The steepest-ascent direction is ∇f/‖∇f‖ (when ∇f ≠ 0), and the maximal increase rate is ‖∇f‖.
The first-order approximation is f(x + h) ≈ f(x) + ∇f(x) · h for small h.
∇f is orthogonal to level sets f(x) = c (it is a normal vector to contours/surfaces).
If ∇f(x) = 0, then all first-order directional changes vanish; this identifies critical points (not necessarily minima).
In optimization and ML, gradients drive iterative updates like x ← x − α∇f(x).
Forgetting to evaluate the gradient at the point of interest (carrying around ∇f(x, y) but never plugging in (x₀, y₀)).
Using a non-unit direction in a directional derivative without accounting for its length (D_u assumes ‖u‖ = 1 when interpreting “rate per unit distance”).

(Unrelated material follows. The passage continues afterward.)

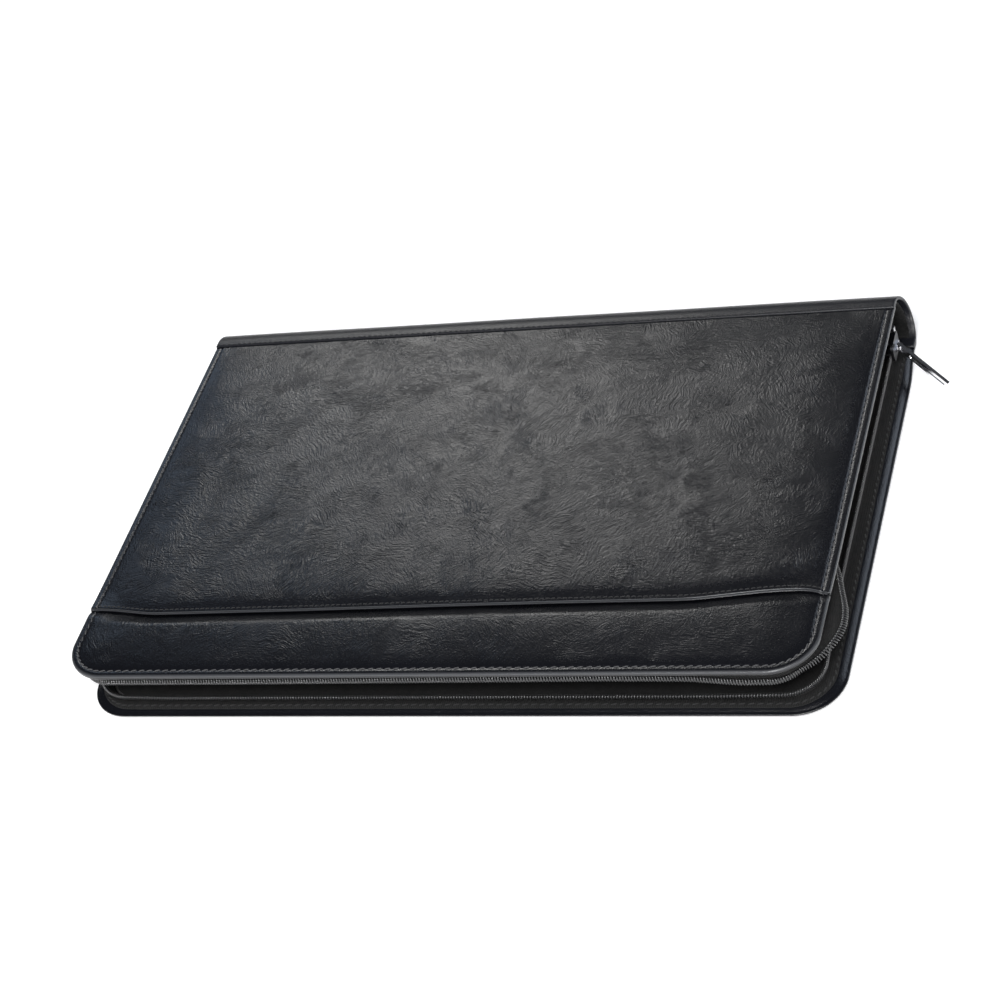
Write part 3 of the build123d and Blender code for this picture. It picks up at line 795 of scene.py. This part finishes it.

Confusing “orthogonal to level sets” with “points toward the origin” (true for x² + y² but not general).
Assuming ∇f = 0 implies a minimum; it could be a maximum or saddle without second-order analysis.
Let f(x, y) = 3x² − 2xy + y². Compute ∇f(x, y) and evaluate it at (1, 2).
Hint: Differentiate with respect to x holding y constant, then with respect to y holding x constant.
∂f/∂x = 6x − 2y.
∂f/∂y = −2x + 2y.
So ∇f(x, y) = (6x − 2y, −2x + 2y).
At (1, 2): ∇f(1, 2) = (6·1 − 4, −2·1 + 4) = (2, 2).
For f(x, y) = x² + 4y², find the unit direction u at (1, 1) that gives the fastest decrease, and compute the corresponding directional derivative value.
Hint: Fastest decrease is in direction −∇f/‖∇f‖. The minimum directional derivative over unit vectors equals −‖∇f‖.
∇f(x, y) = (2x, 8y). So ∇f(1, 1) = (2, 8).
‖∇f(1,1)‖ = √(2² + 8²) = √(4 + 64) = √68 = 2√17.
Fastest decrease unit direction:
u = −(2, 8)/√68 = (−2/√68, −8/√68).
The corresponding directional derivative:
D_u f = ∇f · u = −‖∇f‖ = −2√17.
Let f(x, y) = x + y. Consider the level set f(x, y) = 5 (a line). Show that ∇f is orthogonal to this level set by computing a tangent direction and taking a dot product.
Hint: A level set x + y = 5 can be parameterized by (t, 5 − t).
∇f(x, y) = (1, 1) everywhere.
Parameterize the level set: r(t) = (t, 5 − t).
Then r′(t) = (1, −1), which is tangent.
Dot product: ∇f · r′(t) = (1, 1) · (1, −1) = 1 − 1 = 0.
So ∇f is orthogonal to the level set.